Your geometry has the property that each of its rank 2 restrictions is a Fano plane. In particular, the type-preserving automorphism group (let's call it $G$) is a subgroup of the automorphism group of the Fano plane, which is $PSL(3,2)$. The group $G$ has the property that the pointwise stabilizer of any two points is trivial (indeed, if $g \in G$ fixes for instance $0$ and $1$, then it has to fix $3$ and $5$, and from that you deduce that it has to fix everything).

On the other hand, $G$ contains the Singer cycle $x \mapsto x+1 \pmod{7}$, and it contains, for instance, the element $(1 2 4)(3 6 5)$, so it has order divisible by $21$. It follows that $G$ is isomorphic to the Frobenius group of order $21$, which is a maximal subgroup of $PSL(3,2)$.

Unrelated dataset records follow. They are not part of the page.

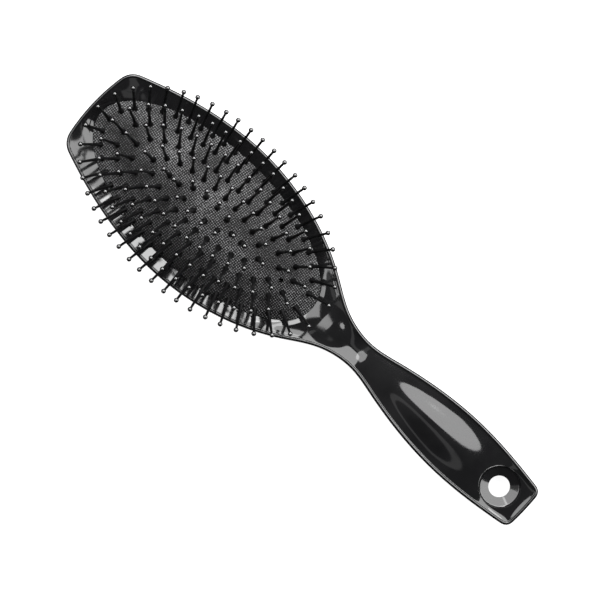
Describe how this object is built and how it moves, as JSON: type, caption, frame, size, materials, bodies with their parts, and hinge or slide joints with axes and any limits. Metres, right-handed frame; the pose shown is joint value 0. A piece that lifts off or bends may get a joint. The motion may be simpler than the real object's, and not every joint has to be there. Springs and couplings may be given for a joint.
{
  "type": "paddle brush",
  "caption": "Oval cushion hair brush: a hollow two-shell body and grip with a hang hole, an air-cushioned rubber pad, and rings of ball-tipped pins that press in.",
  "frame": {"origin": "on the surface that the brush's back rests on, at the middle of its length and width", "axes": "+X from the head towards the handle's end, +Z out of the face along the pins"},
  "size_m": [0.25, 0.0764, 0.0402],
  "materials": {
    "shell_gloss": "high gloss moulded",
    "frame_plastic": "matte moulded",
    "pad_rubber": "matte rubber with a fine woven emboss",
    "pin_nylon": "satin moulded"
  },
  "bodies": {
    "brush_body": {"front_shell": "shell_gloss", "back_shell": "shell_gloss", "pad_frame": "frame_plastic", "cushion_pad": "pad_rubber"},
    "pin_ring1": {"pins_ring1_right": "pin_nylon", "pins_ring1_left": "pin_nylon", "pins_ring1_centre": "pin_nylon"},
    "pin_ring2": {"pins_ring2_right": "pin_nylon", "pins_ring2_left": "pin_nylon", "pins_ring2_centre": "pin_nylon"},
    "pin_ring3": {"pins_ring3_right": "pin_nylon", "pins_ring3_left": "pin_nylon", "pins_ring3_centre": "pin_nylon"},
    "pin_ring4": {"pins_ring4_right": "pin_nylon", "pins_ring4_left": "pin_nylon", "pins_ring4_centre": "pin_nylon"},
    "pin_ring5": {"pins_ring5_right": "pin_nylon", "pins_ring5_left": "pin_nylon", "pins_ring5_centre": "pin_nylon"}
  },
  "joints": [
    {"name": "ring1_press", "type": "slide", "parent": "brush_body", "child": "pin_ring1", "axis": [0, 0, -1], "range_m": [0, 0.0033], "stiffness_N_per_m": 600, "deforming": ["cushion_pad"]},
    {"name": "ring2_press", "type": "slide", "parent": "brush_body", "child": "pin_ring2", "axis": [0, 0, -1], "range_m": [0, 0.00285], "stiffness_N_per_m": 600},
    {"name": "ring3_press", "type": "slide", "parent": "brush_body", "child": "pin_ring3", "axis": [0, 0, -1], "range_m": [0, 0.0022], "stiffness_N_per_m": 600},
    {"name": "ring4_press", "type": "slide", "parent": "brush_body", "child": "pin_ring4", "axis": [0, 0, -1], "range_m": [0, 0.00141], "stiffness_N_per_m": 600},
    {"name": "ring5_press", "type": "slide", "parent": "brush_body", "child": "pin_ring5", "axis": [0, 0, -1], "range_m": [0, 0.000469], "stiffness_N_per_m": 600}
  ],
  "couplings": [
    {"joint": "ring2_press", "follows": "ring1_press", "ratio": 0.858},
    {"joint": "ring3_press", "follows": "ring1_press", "ratio": 0.661},
    {"joint": "ring4_press", "follows": "ring1_press", "ratio": 0.42},
    {"joint": "ring5_press", "follows": "ring1_press", "ratio": 0.136}
  ]
}
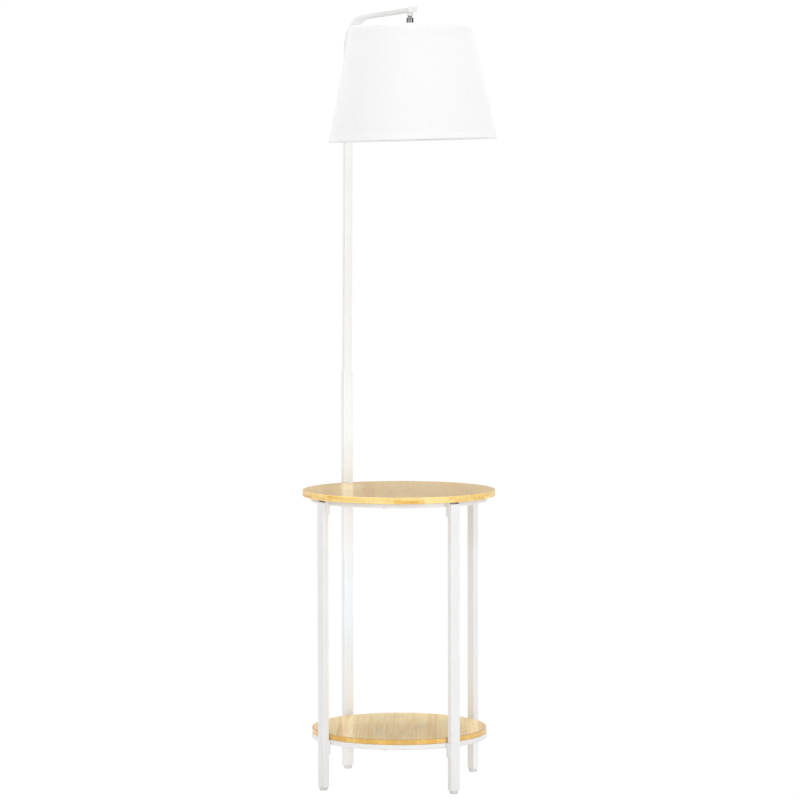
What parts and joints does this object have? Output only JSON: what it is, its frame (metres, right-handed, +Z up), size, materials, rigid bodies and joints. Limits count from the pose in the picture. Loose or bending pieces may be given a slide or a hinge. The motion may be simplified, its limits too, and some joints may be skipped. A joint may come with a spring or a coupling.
{
  "type": "floor lamp with table",
  "caption": "Floor lamp with a round bamboo side table and lower shelf on white tube legs; one leg rises as a bent post that hangs a tapered fabric shade on a swivel.",
  "frame": {"origin": "on the floor under the centre of the table's circle; the box's centre lies within 5 mm of it", "axes": "+Z up, -Y towards the front of the table, +X to the right as seen from the front; the lamp post stands at the back left"},
  "size_m": [0.3988, 0.4029, 1.5853],
  "materials": {
    "bamboo": "lacquered, satin",
    "white_metal": "fine powder coat, satin",
    "cap_plastic": "smooth",
    "foot_plastic": "smooth",
    "zinc_steel": "zinc plated",
    "lead_sheath": "smooth",
    "nylon": "smooth",
    "chrome": "polished",
    "holder_plastic": "smooth",
    "brass": "plain",
    "white_wire": "powder coat",
    "shade_fabric": "linen weave on a stiff liner",
    "bulb_metal": "plain",
    "bulb_glass": "frosted"
  },
  "bodies": {
    "frame": {"table_top": "bamboo", "shelf": "bamboo", "upper_ring": "white_metal", "lower_ring": "white_metal", "upper_brackets": "white_metal", "lower_brackets": "white_metal", "leg_front_left": "white_metal", "leg_front_right": "white_metal", "leg_back_right": "white_metal", "post_lower": "white_metal", "leg_top_caps": "cap_plastic", "glide_feet": "foot_plastic", "leg_inserts": "zinc_steel", "leg_screws": "zinc_steel", "top_wood_screws": "white_metal", "shelf_wood_screws": "white_metal", "pole_upper": "white_metal", "pole_lock_screw": "white_metal", "pole_lock_insert": "zinc_steel", "arm_end_cap": "cap_plastic", "arm_boss": "white_metal", "cord_inlet_grommet": "foot_plastic", "lead_in_pole": "lead_sheath", "swivel_washer": "nylon"},
    "swivel": {"swivel_stud": "chrome", "swivel_nut": "zinc_steel"},
    "head": {"swivel_cup": "chrome", "ball_seat": "nylon", "swivel_plug": "zinc_steel", "holder_cap": "holder_plastic", "holder_nut": "zinc_steel", "holder_body": "holder_plastic", "holder_shell": "brass", "holder_contact": "brass", "shade_ring_nut": "holder_plastic", "shade_frame": "white_wire", "shade_bottom_ring": "white_wire", "shade_shell": "shade_fabric", "shade_top_hem": "shade_fabric", "shade_bottom_hem": "shade_fabric", "bulb_cap": "bulb_metal", "bulb_globe": "bulb_glass"}
  },
  "joints": [
    {"name": "shade_pan", "type": "hinge", "parent": "frame", "child": "swivel", "pos_m": [0.02371, -0.03386, 1.57], "axis": [0, 0, 1], "range_deg": [-170, 170]},
    {"name": "shade_tilt", "type": "hinge", "parent": "swivel", "child": "head", "pos_m": [0.02371, -0.03386, 1.55705], "axis": [0, 1, 0], "range_deg": [-7, 9.8]}
  ]
}
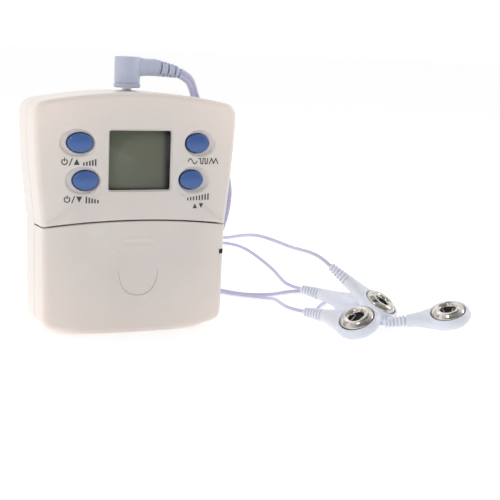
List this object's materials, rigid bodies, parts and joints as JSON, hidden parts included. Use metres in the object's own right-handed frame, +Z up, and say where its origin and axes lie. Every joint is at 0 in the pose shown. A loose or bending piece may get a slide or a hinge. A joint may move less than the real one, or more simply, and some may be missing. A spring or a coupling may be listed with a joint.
{
  "type": "tens unit",
  "caption": "Hand-held nerve stimulator: cream two-shell housing with a blank display, blue keys, a sliding battery cover, and a plug-in lead set ending in snap connectors.",
  "frame": {"origin": "bottom centre of the housing, on the surface it stands on", "axes": "+X to the right as seen by someone facing the display, +Y into the housing towards its back, +Z up"},
  "size_m": [0.1496, 0.1744, 0.0932],
  "materials": {
    "cream_plastic": "smooth moulded cream ABS, slightly glossy",
    "blue_key": "glossy mid-blue moulded key caps",
    "display_lens": "clear acrylic window",
    "display_glass": "olive grey-green liquid crystal panel, blank",
    "black_plastic": "matt black plastic",
    "board_laminate": "green printed circuit laminate with solder mask",
    "silicone": "grey silicone rubber",
    "carbon_rubber": "black conductive rubber",
    "plated_steel": "nickel-plated steel",
    "chrome_socket": "bright plated snap socket",
    "cell_jacket": "printed film over a steel can, plain dark",
    "copper_winding": "enamelled copper winding",
    "lead_plastic": "pale lilac-white moulded soft PVC",
    "cord_jacket": "pale lilac-grey PVC jacket"
  },
  "bodies": {
    "root": {"front_cover": "cream_plastic", "rear_cover": "cream_plastic", "battery_tray": "cream_plastic", "lcd_window": "display_lens", "lcd_glass": "display_glass", "lcd_frame": "black_plastic", "controller_chip": "black_plastic", "jack_socket": "black_plastic", "circuit_board": "board_laminate", "keypad_mat_left": "silicone", "keypad_mat_right": "silicone", "lcd_contact_strip": "carbon_rubber", "case_screw_upper_left": "plated_steel", "case_screw_upper_right": "plated_steel", "case_screw_lower_left": "plated_steel", "case_screw_lower_right": "plated_steel", "battery_contact_1": "plated_steel", "battery_contact_2": "plated_steel", "battery_contact_3": "plated_steel", "battery_spring_1": "plated_steel", "battery_spring_2": "plated_steel", "battery_spring_3": "plated_steel", "snap_ring_a": "chrome_socket", "snap_ring_b": "chrome_socket", "snap_ring_c": "chrome_socket", "snap_ring_d": "chrome_socket", "battery_cell_1": "cell_jacket", "battery_cell_2": "cell_jacket", "battery_cell_3": "cell_jacket", "storage_capacitor": "cell_jacket", "output_transformer": "copper_winding", "lead_splitter": "lead_plastic", "snap_connector_a": "lead_plastic", "snap_connector_b": "lead_plastic", "snap_connector_c": "lead_plastic", "snap_connector_d": "lead_plastic", "main_cord": "cord_jacket", "main_cord_coil": "cord_jacket", "lead_a": "cord_jacket", "lead_b": "cord_jacket", "lead_c": "cord_jacket", "lead_d": "cord_jacket"},
    "battery_cover_body": {"battery_cover": "cream_plastic"},
    "key_on_up": {"button_on_up": "blue_key", "contact_pill_on_up": "carbon_rubber"},
    "key_off_down": {"button_off_down": "blue_key", "contact_pill_off_down": "carbon_rubber"},
    "key_mode": {"button_mode": "blue_key", "contact_pill_mode": "carbon_rubber"},
    "key_strength": {"button_strength": "blue_key", "contact_pill_strength": "carbon_rubber"},
    "plug": {"plug_body": "lead_plastic", "plug_pin": "plated_steel"}
  },
  "joints": [
    {"name": "key_on_up_press", "type": "slide", "parent": "root", "child": "key_on_up", "axis": [0, 1, 0], "range_m": [0, 0.0012], "stiffness_N_per_m": 400},
    {"name": "key_off_down_press", "type": "slide", "parent": "root", "child": "key_off_down", "axis": [0, 1, 0], "range_m": [0, 0.0012], "stiffness_N_per_m": 400},
    {"name": "key_mode_press", "type": "slide", "parent": "root", "child": "key_mode", "axis": [0, 1, 0], "range_m": [0, 0.0012], "stiffness_N_per_m": 400},
    {"name": "key_strength_press", "type": "slide", "parent": "root", "child": "key_strength", "axis": [0, 1, 0], "range_m": [0, 0.0012], "stiffness_N_per_m": 400},
    {"name": "battery_cover_slide", "type": "slide", "parent": "root", "child": "battery_cover_body", "axis": [0, 0, -1], "range_m": [0, 0.036]},
    {"name": "plug_pull", "type": "slide", "parent": "root", "child": "plug", "axis": [0, 0, 1], "range_m": [0, 0.0145]}
  ]
}
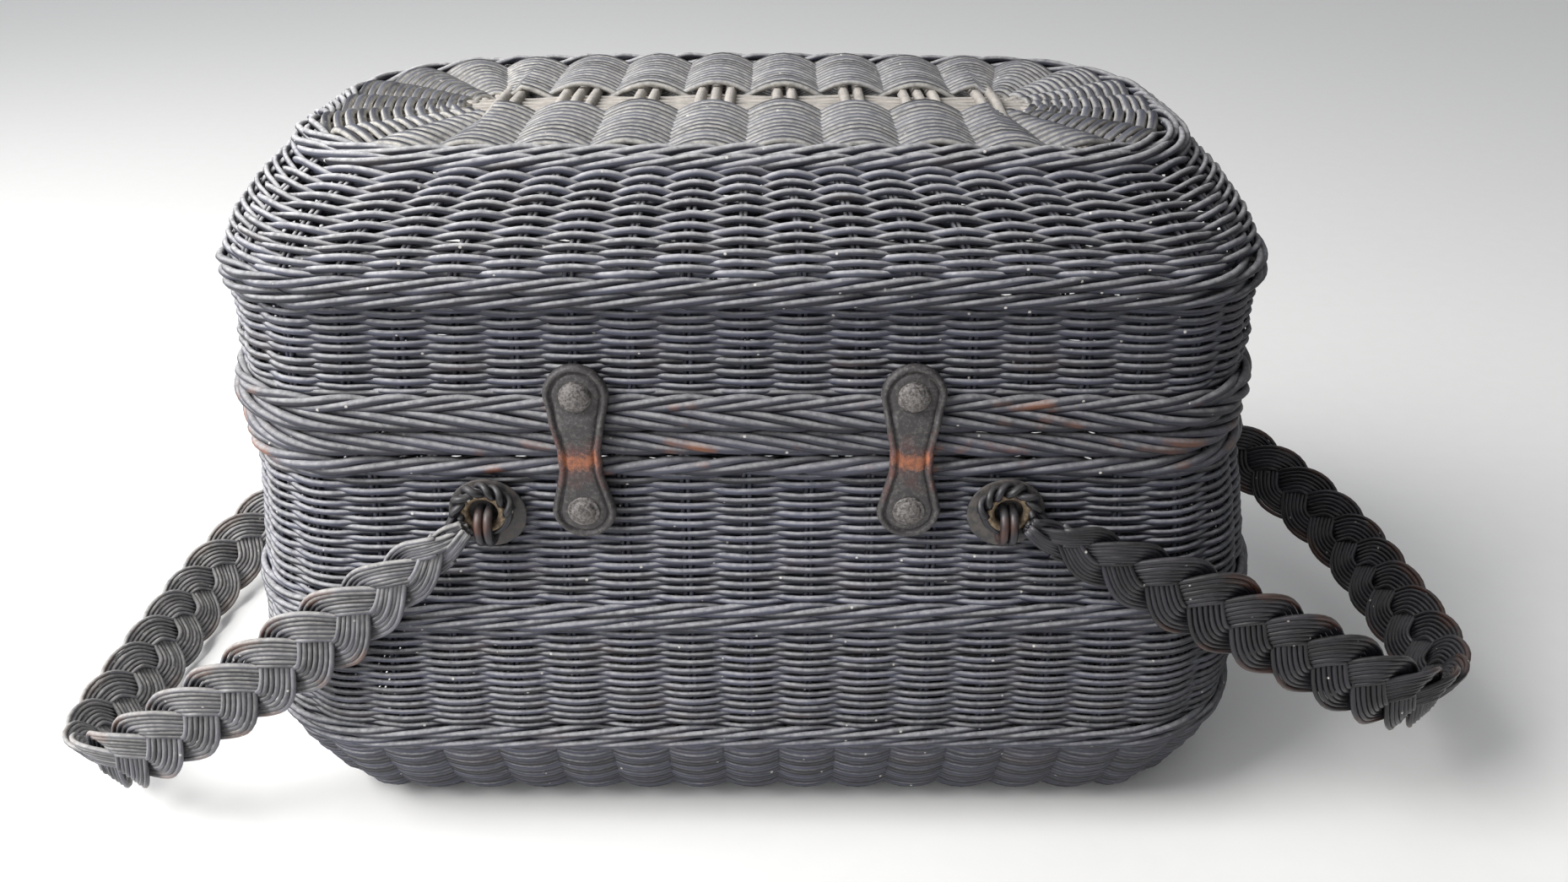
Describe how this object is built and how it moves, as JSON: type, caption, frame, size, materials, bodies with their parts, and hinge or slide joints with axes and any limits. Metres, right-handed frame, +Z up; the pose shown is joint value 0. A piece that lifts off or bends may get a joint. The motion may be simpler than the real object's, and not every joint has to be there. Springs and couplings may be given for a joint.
{
  "type": "lidded wicker hand hamper",
  "caption": "Rounded oblong wicker hamper with a domed hinged lid, leather closing straps and braided swinging handles at both ends.",
  "frame": {"origin": "on the floor under the middle of the basket", "axes": "+X along the basket's length to the viewer's right, -Y the front with the closing straps, +Z up"},
  "size_m": [0.6765, 0.257, 0.31],
  "materials": {
    "woven_dark": "dark stained willow and cane weave, dusty",
    "bare_sticks": "dry pale willow sticks",
    "strap_leather": "worn dark leather with creased edges",
    "rivet_metal": "dull oxidised domed caps",
    "disc_metal": "dull brown-grey discs",
    "ring_metal": "dull aged brass",
    "handle_cane": "dark glossy braided cane"
  },
  "bodies": {
    "basket": {"body_wall": "woven_dark", "base_panel": "woven_dark", "upsett_band": "woven_dark", "mid_band": "woven_dark", "body_rim_wale": "woven_dark", "body_border": "woven_dark", "foot_cord": "woven_dark", "base_spine": "bare_sticks", "base_cross_sticks": "bare_sticks", "hinge_leaves_body": "strap_leather", "hinge_rivets_body": "rivet_metal", "snap_studs": "rivet_metal", "handle_staples": "handle_cane", "handle_discs": "disc_metal", "staple_backs": "disc_metal"},
    "lid": {"lid_border": "woven_dark", "lid_lower_wale": "woven_dark", "lid_side": "woven_dark", "lid_band": "woven_dark", "lid_slope": "woven_dark", "lid_rim": "woven_dark", "lid_panel": "woven_dark", "lid_spine": "bare_sticks", "lid_cross_sticks": "bare_sticks", "strap_tabs": "strap_leather", "hinge_leaves_lid": "strap_leather", "strap_rivets": "rivet_metal", "hinge_rivets_lid": "rivet_metal"},
    "right_flap": {"right_strap_flap": "strap_leather", "right_snap_cap": "rivet_metal"},
    "left_flap": {"left_strap_flap": "strap_leather", "left_snap_cap": "rivet_metal"},
    "right_handle": {"right_handle_braid": "handle_cane", "right_handle_rings": "ring_metal", "right_handle_wraps": "handle_cane"},
    "left_handle": {"left_handle_braid": "handle_cane", "left_handle_rings": "ring_metal", "left_handle_wraps": "handle_cane"}
  },
  "joints": [
    {"name": "lid_hinge", "type": "hinge", "parent": "basket", "child": "lid", "pos_m": [0, 0.1166, 0.2079], "axis": [-1, 0, 0], "range_deg": [0, 100]},
    {"name": "right_flap_fold", "type": "hinge", "parent": "lid", "child": "right_flap", "pos_m": [0.064, -0.1166, 0.212], "axis": [-1, 0, 0], "range_deg": [0, 95]},
    {"name": "left_flap_fold", "type": "hinge", "parent": "lid", "child": "left_flap", "pos_m": [-0.064, -0.1166, 0.212], "axis": [-1, 0, 0], "range_deg": [0, 95]},
    {"name": "right_handle_pivot", "type": "hinge", "parent": "basket", "child": "right_handle", "pos_m": [0.103, 0, 0.177], "axis": [0, 1, 0], "range_deg": [-137, 0]},
    {"name": "left_handle_pivot", "type": "hinge", "parent": "basket", "child": "left_handle", "pos_m": [-0.103, 0, 0.177], "axis": [0, -1, 0], "range_deg": [-145, 0]}
  ]
}
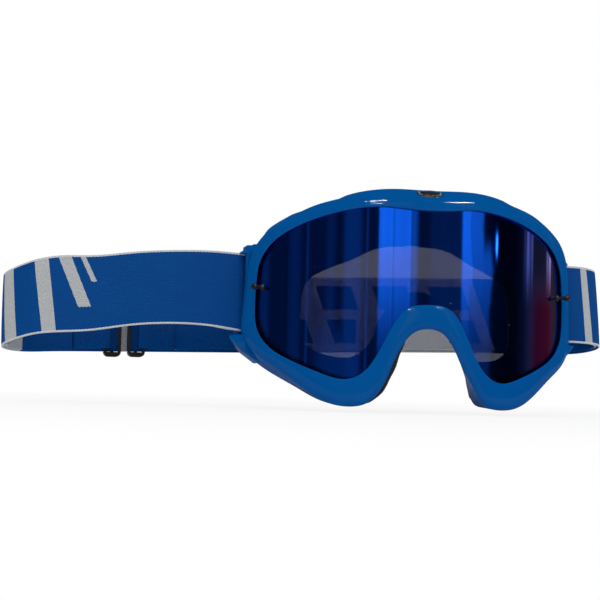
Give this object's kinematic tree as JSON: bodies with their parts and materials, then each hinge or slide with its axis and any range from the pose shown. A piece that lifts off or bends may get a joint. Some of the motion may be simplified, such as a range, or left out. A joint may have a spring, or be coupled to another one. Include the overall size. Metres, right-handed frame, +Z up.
{
  "type": "motorcycle goggles",
  "caption": "Wrap-round riding goggles: moulded frame with a curved tinted lens, layered face foam, and a webbing strap doubled back to a pair of slide adjusters.",
  "frame": {"origin": "middle of the face seal's rear face, at the height of the strap bars' middle", "axes": "+X to the wearer's left along the goggles' width, +Y backwards towards the face, +Z up"},
  "size_m": [0.3157, 0.0968, 0.1088],
  "materials": {
    "frame": "glossy bright blue moulded plastic",
    "lens": "dark lens with a blue mirror coating",
    "black_plastic": "satin black nylon",
    "foam": "black open-cell foam",
    "fleece": "soft dark fleece facing",
    "strap": "woven blue elastic webbing with a white edge"
  },
  "bodies": {
    "goggles": {"frame": "frame", "lens": "lens", "brow_badge": "black_plastic", "tearoff_post_right": "black_plastic", "tearoff_post_left": "black_plastic", "face_foam": "foam", "face_fleece": "fleece", "vent_foam_brow": "foam", "vent_foam_cheek_right": "foam", "vent_foam_cheek_left": "foam", "strap": "strap", "strap_tail_right": "strap", "strap_tail_left": "strap"},
    "adjuster_right": {"strap_adjuster_right": "black_plastic", "strap_end_right": "strap"},
    "adjuster_left": {"strap_adjuster_left": "black_plastic", "strap_end_left": "strap"}
  },
  "joints": [
    {"name": "adjuster_right_slide", "type": "slide", "parent": "goggles", "child": "adjuster_right", "axis": [-0.9998, 0, -0.019], "range_m": [0, 0.015], "deforming": ["strap_tail_right"]},
    {"name": "adjuster_left_slide", "type": "slide", "parent": "goggles", "child": "adjuster_left", "axis": [0.9998, 0, 0.019], "range_m": [0, 0.08], "deforming": ["strap_tail_left"]}
  ]
}
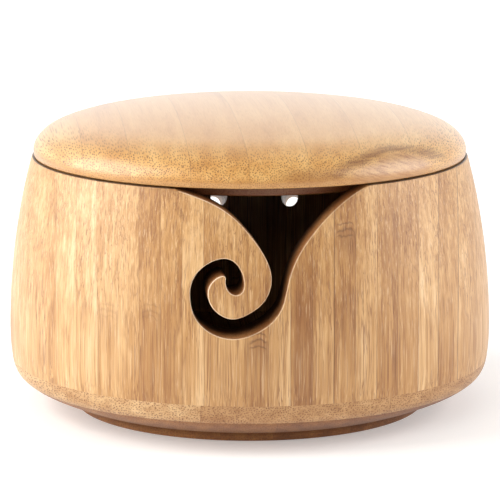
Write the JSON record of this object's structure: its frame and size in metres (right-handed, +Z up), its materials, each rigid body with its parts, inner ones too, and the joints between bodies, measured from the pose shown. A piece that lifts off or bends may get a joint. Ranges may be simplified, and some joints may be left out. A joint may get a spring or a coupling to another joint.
{
  "type": "yarn bowl",
  "caption": "Turned bamboo yarn bowl with a lift-off lid, a spiral yarn slot in the front and two yarn holes in the back wall.",
  "frame": {"origin": "centre of the foot's underside, on the surface the bowl stands on", "axes": "+Z up along the turning axis; the spiral yarn slot faces -Y; +X to the right seen from the front"},
  "size_m": [0.17, 0.17, 0.1072],
  "materials": {
    "wall_bamboo": "satin",
    "base_bamboo": "satin",
    "foot_bamboo": "satin",
    "lid_bamboo": "gloss"
  },
  "bodies": {
    "bowl": {"wall_strip_front_01": "wall_bamboo", "wall_strip_front_02": "wall_bamboo", "wall_strip_front_03": "wall_bamboo", "wall_strip_front_04": "wall_bamboo", "wall_strip_front_05": "wall_bamboo", "wall_strip_front_06": "wall_bamboo", "wall_strip_front_07": "wall_bamboo", "wall_strip_front_08": "wall_bamboo", "wall_strip_front_09": "wall_bamboo", "wall_strip_front_10": "wall_bamboo", "wall_strip_front_11": "wall_bamboo", "wall_strip_front_12": "wall_bamboo", "wall_strip_front_13": "wall_bamboo", "wall_strip_front_14": "wall_bamboo", "wall_strip_front_15": "wall_bamboo", "wall_strip_front_16": "wall_bamboo", "wall_strip_front_17": "wall_bamboo", "wall_strip_front_18": "wall_bamboo", "wall_strip_back_01": "wall_bamboo", "wall_strip_back_02": "wall_bamboo", "wall_strip_back_03": "wall_bamboo", "wall_strip_back_04": "wall_bamboo", "wall_strip_back_05": "wall_bamboo", "wall_strip_back_06": "wall_bamboo", "wall_strip_back_07": "wall_bamboo", "wall_strip_back_08": "wall_bamboo", "wall_strip_back_09": "wall_bamboo", "wall_strip_back_10": "wall_bamboo", "wall_strip_back_11": "wall_bamboo", "wall_strip_back_12": "wall_bamboo", "wall_strip_back_13": "wall_bamboo", "wall_strip_back_14": "wall_bamboo", "wall_strip_back_15": "wall_bamboo", "wall_strip_back_16": "wall_bamboo", "wall_strip_back_17": "wall_bamboo", "wall_strip_back_18": "wall_bamboo", "wall_strip_left_1": "wall_bamboo", "wall_strip_left_2": "wall_bamboo", "wall_strip_left_3": "wall_bamboo", "wall_strip_right_1": "wall_bamboo", "wall_strip_right_2": "wall_bamboo", "wall_strip_right_3": "wall_bamboo", "base_board": "base_bamboo", "foot_board": "foot_bamboo"},
    "lid": {"lid_bottom_board": "lid_bamboo", "lid_middle_board": "lid_bamboo", "lid_top_board": "lid_bamboo"}
  },
  "joints": [
    {"name": "lid_lift", "type": "slide", "parent": "bowl", "child": "lid", "axis": [0, 0, 1], "range_m": [0, 0.06]}
  ]
}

Note that in the full automorphism group of the geometry, you can interchange all types, since you can for instance interchange lines of type 1 and type 2 by the permutation $(24)(35)$, and by symmetry you can interchange every two types and hence the induced action on the types is $\operatorname{Sym}(3)$. Hence the full automorphism group of the geometry is an extension of $G$ by $\operatorname{Sym}(3)$ (which is a group of order $126$).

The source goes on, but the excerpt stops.